The normal distribution is fundamental in statistics and vital in data interpretation. It describes a bell-shaped frequency distribution that is symmetrical about the mean. In practical terms, most of the data points cluster around the central peak (mean) and taper off equally towards both ends. This is crucial when making predictions or estimates since many natural phenomena follow a normal distribution.
When we assume our sample is normally distributed, it allows us to apply various statistical tools and techniques confidently. For instance, knowing the data fits a normal distribution lets us estimate probabilities and use the z-table effectively, as seen when estimating the probability \( P(X < 1.5) \). In our original exercise, this normality idea is supported by the normal probability plot.

Sample Median

The sample median is a measure of central tendency, reflecting the middle point of a data set when arranged in ascending order.
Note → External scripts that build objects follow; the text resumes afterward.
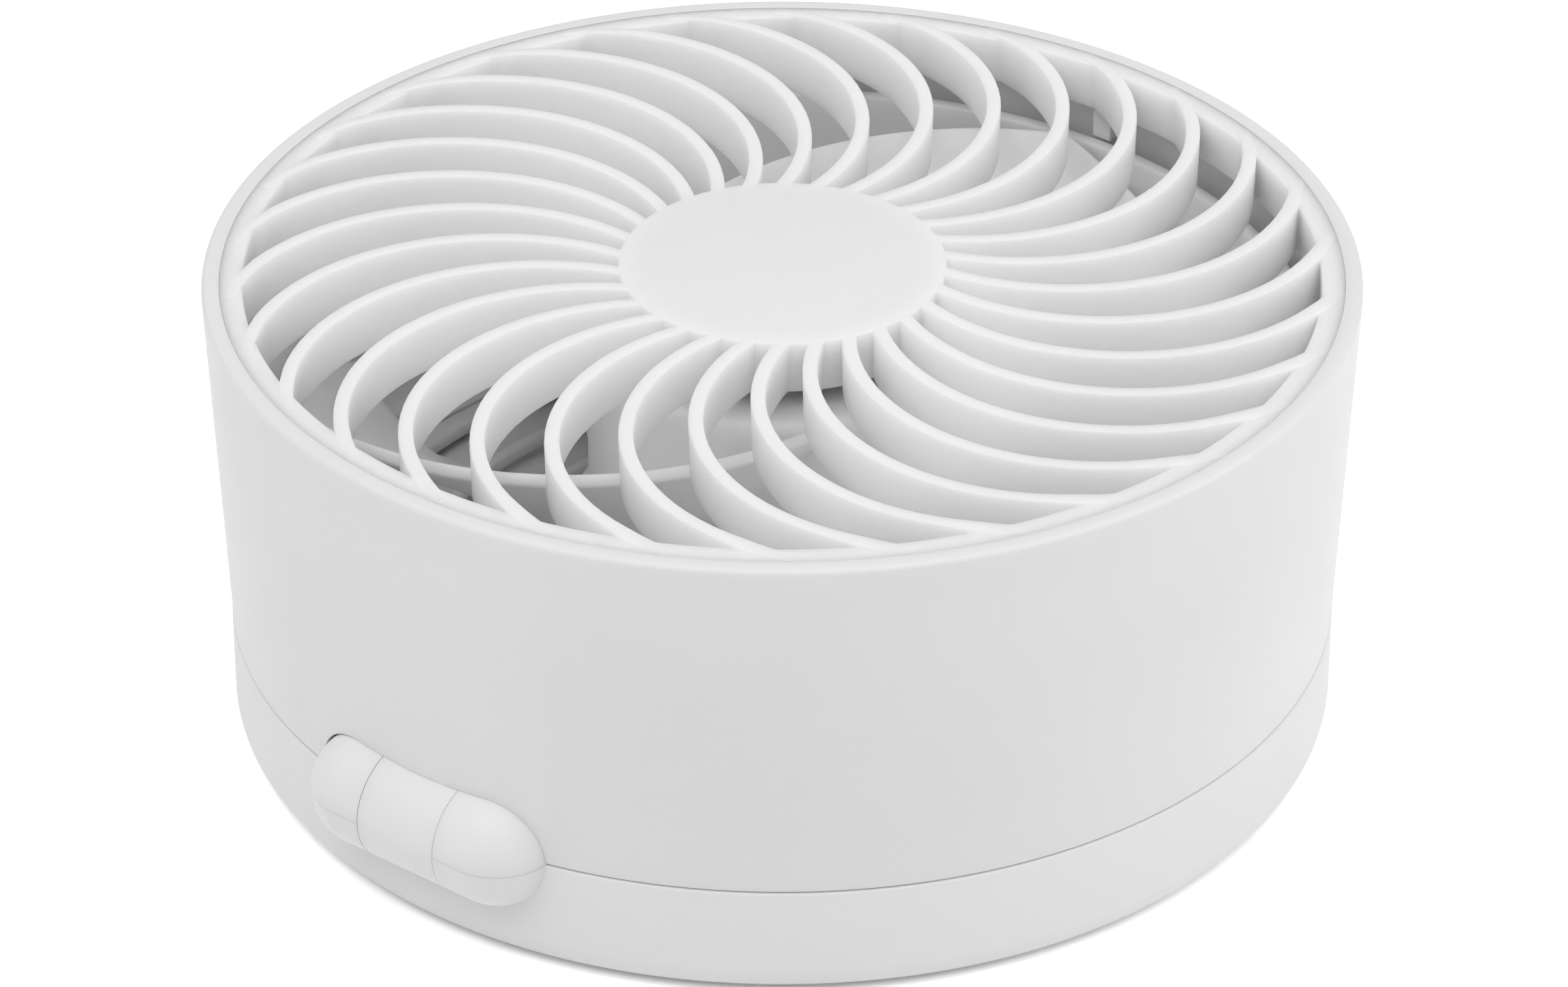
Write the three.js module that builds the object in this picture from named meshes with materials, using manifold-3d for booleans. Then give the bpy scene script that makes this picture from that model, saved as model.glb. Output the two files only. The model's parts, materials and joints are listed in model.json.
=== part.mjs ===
// Folding air circulator fan, closed, standing on its base. Millimetres, +Z up.
// The origin is the centre of the face it rests on; the hinge is at -Y and its axis runs along X.
import * as THREE from "three";
import { mergeVertices } from "three/addons/utils/BufferGeometryUtils.js";
import Module from "manifold-3d";

const wasm = await Module();
wasm.setup();

// ---------------------------------------------------------------- clearances
const FIT_GAP = 0.3;            // between pieces that seat on each other
const SEAM_GAP = 0.4;           // between the closed head and the base
const HINGE_GAP = 0.45;         // round a knuckle that turns past its neighbour
const KNUCKLE_SLIT = 0.3;       // between the faces of two knuckles
const JOIN = 0.6;               // how far features of one moulding run into each other
const CUT_PAST = 1;             // how far a cutter passes the face that it opens
const BLIND_END = 1;            // material left beyond the end of a screw hole

// ---------------------------------------------------------------- overall sizes
const RIM_RADIUS = 80;          // drum at its top
const RIM_HEIGHT = 68.8;        // the drum's lip and the grille's ring
const SEAM_HEIGHT = 17.3;       // top edge of the base shell
const DRUM_FOOT_RADIUS = 77.7;  // drum at the seam
const BASE_STEP = 0.1;          // base wall outside the drum's foot, at the seam

// drum
const LIP_WIDTH = 2.5;
const DRUM_WALL = 2.5;
const RIM_EDGE = 0.6;           // softened edge of the lip
const FLANGE_THICKNESS = 2.6;
const INTAKE_INSET = 4.4;       // intake edge inside the circle of the duct screws
const SEAT_RIB_WIDTH = 3;
const SEAT_RIB_COUNT = 6;
const SEAT_RIB_ANGLE = 30;

// grille
const RING_WIDTH = 2.9;
const GRILLE_DEPTH = 7;
const VANE_COUNT = 30;
const VANE_THICKNESS = 2.05;
const VANE_PROUD = 0.6;         // vane tops above the ring's face
const VANE_ARC_BEYOND_RING = 3.1;   // how far the vane's circle reaches outside the ring
const VANE_ARC_INSIDE_DISC = 8.6;   // and inside the edge of the hub disc
const VANE_AZIMUTH = -0.3;      // of the first vane's arc centre, degrees
const DISC_PROUD = 0.65;        // hub disc above the ring's face
const DISC_RADIUS = 22.7;
const DISC_THICKNESS = 2;
const DISC_SKIRT = 1.8;
const DISC_EDGE = 0.3;          // softened edge of the disc

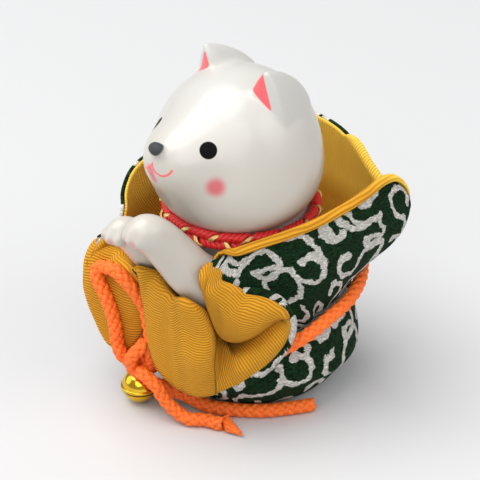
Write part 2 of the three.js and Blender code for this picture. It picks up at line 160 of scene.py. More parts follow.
def new_group(name, kind, inputs, outputs):
    # an empty node group, the wires that come into it, and the sockets that lead out of it
    group = bpy.data.node_groups.new(name, "ShaderNodeTree")
    for socket in inputs:
        group.interface.new_socket(socket, in_out="INPUT", socket_type="NodeSocket" + kind)
    for socket in outputs:
        group.interface.new_socket(socket, in_out="OUTPUT", socket_type="NodeSocketFloat")
    ins, outs = group.nodes.new("NodeGroupInput"), group.nodes.new("NodeGroupOutput")
    return group, [Wire(group, ins.outputs[n]) for n in inputs], [outs.inputs[n] for n in outputs]


def use(tree, group, *plugs):
    made = tree.nodes.new("ShaderNodeGroup")
    made.node_tree = group
    plug_in(zip(plugs, made.inputs))
    return [Wire(tree, plug) for plug in made.outputs]


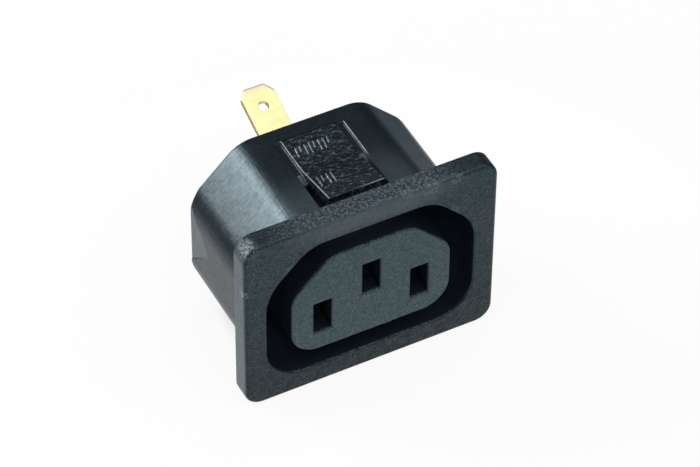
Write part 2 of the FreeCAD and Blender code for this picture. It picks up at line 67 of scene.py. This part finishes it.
class Recipe:
    """One procedural material, built node by node; most calls return the new node's output."""

    def __init__(self, name):
        self.material = bpy.data.materials.new(name)
        self.material.use_nodes = True
        self.nodes = self.material.node_tree.nodes
        self.links = self.material.node_tree.links
        self.nodes.clear()
        coordinates = self.nodes.new("ShaderNodeTexCoord")
        scale = self.nodes.new("ShaderNodeVectorMath")
        scale.operation = "SCALE"
        self.links.new(coordinates.outputs["Object"], scale.inputs[0])
        scale.inputs["Scale"].default_value = 1 / MM
        self.place = scale.outputs[0]
        split = self.nodes.new("ShaderNodeSeparateXYZ")
        self.links.new(self.place, split.inputs[0])
        self.x, self.y, self.z = split.outputs

    def put(self, socket, value):
        """Links a socket to another's output, or sets it to a plain value."""
        if isinstance(value, bpy.types.NodeSocket):
            self.links.new(value, socket)
        else:
            socket.default_value = value

    def math(self, operation, first, second=0.0):
        node = self.nodes.new("ShaderNodeMath")
        node.operation = operation
        self.put(node.inputs[0], first)
        self.put(node.inputs[1], second)
        return node.outputs[0]

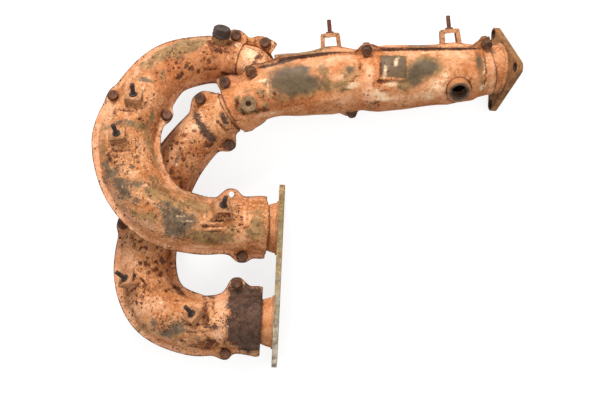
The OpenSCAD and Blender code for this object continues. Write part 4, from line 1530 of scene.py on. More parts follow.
@dataclass
class StudBrackets:
    """The small brackets on the shields and the threaded stud on each."""

    layout: Layout
    shields: dict[str, Shield]
    width: float = 18.5
    sheet: float = 2.0
    tall_sheet: float = 4.6
    stud_d: float = 5.0
    stud_length: float = 15.0
    pitch: float = 0.8
    thread_depth: float = 0.32

    def seats(self) -> list[StudSeat]:
        """Every bracket's seat, in the order of the nodes."""
        roll = 90 + self.layout.seam_roll
        return [
            StudSeat("upper", 6.8, 14, (0, 1, 0)), StudSeat("upper", 5.95, 14, (-0.2, 1, 0)),
            StudSeat("upper", 2.33, -38), StudSeat("lower", 4.8, 38, (-0.4, 1, 0)),
            StudSeat("lower", 3.02, -20, (-1, 0.7, 0)), StudSeat("collector", 4.2, roll),
            StudSeat("collector", 9.75, roll)]

    def outline(self, seat: StudSeat) -> Array:
        """A bracket's outline: a wedge if its stud leans, or a bridge, which is tall on the collector."""
        if seat.lean:
            return np.array([[10, 0], [9, 3], [-5, 12], [-7.5, 0]], float)
        if seat.tall:
            return np.array([[11.5, 0], [10.5, 17.5], [-10.5, 17.5], [-11.5, 0]], float)
        return np.array([[11, 0], [9, 11], [-9, 11], [-11, 0]], float)

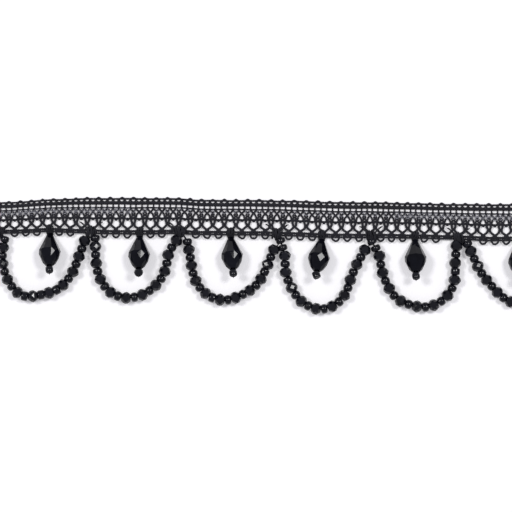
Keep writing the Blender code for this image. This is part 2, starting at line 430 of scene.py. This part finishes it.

If the number of observations \( n \) is even, the median is the average of the two central numbers. For our paint thickness data, with 16 observations, the median is found by averaging the 8th and 9th values in the ordered list: \( \frac{1.31 + 1.48}{2} = 1.395 \).
The median is particularly useful because it provides a robust measure of central tendency that is not heavily affected by extreme values or outliers, unlike the mean. When analyzing non-symmetrical data distributions, the median gives a more accurate picture of the dataset's central location.

Standard Deviation

Standard deviation is a measure of the amount of variation or dispersion in a set of values. It quantifies the average distance of each data point from the mean. When the data points are close to the mean, the standard deviation is small; if they are spread out over a wider range, it is larger.
Understanding standard deviation is crucial because it not only tells us about the variability in our dataset but also plays a key role in predicting probabilities and making estimates. For instance, in our paint thickness problem, the sample standard deviation was calculated to be approximately 0.313. This value helps estimate the 90th percentile and assess probabilities like \( P(X<1.5) \). A smaller standard deviation indicates more consistent data, which is often desirable in a manufacturing context.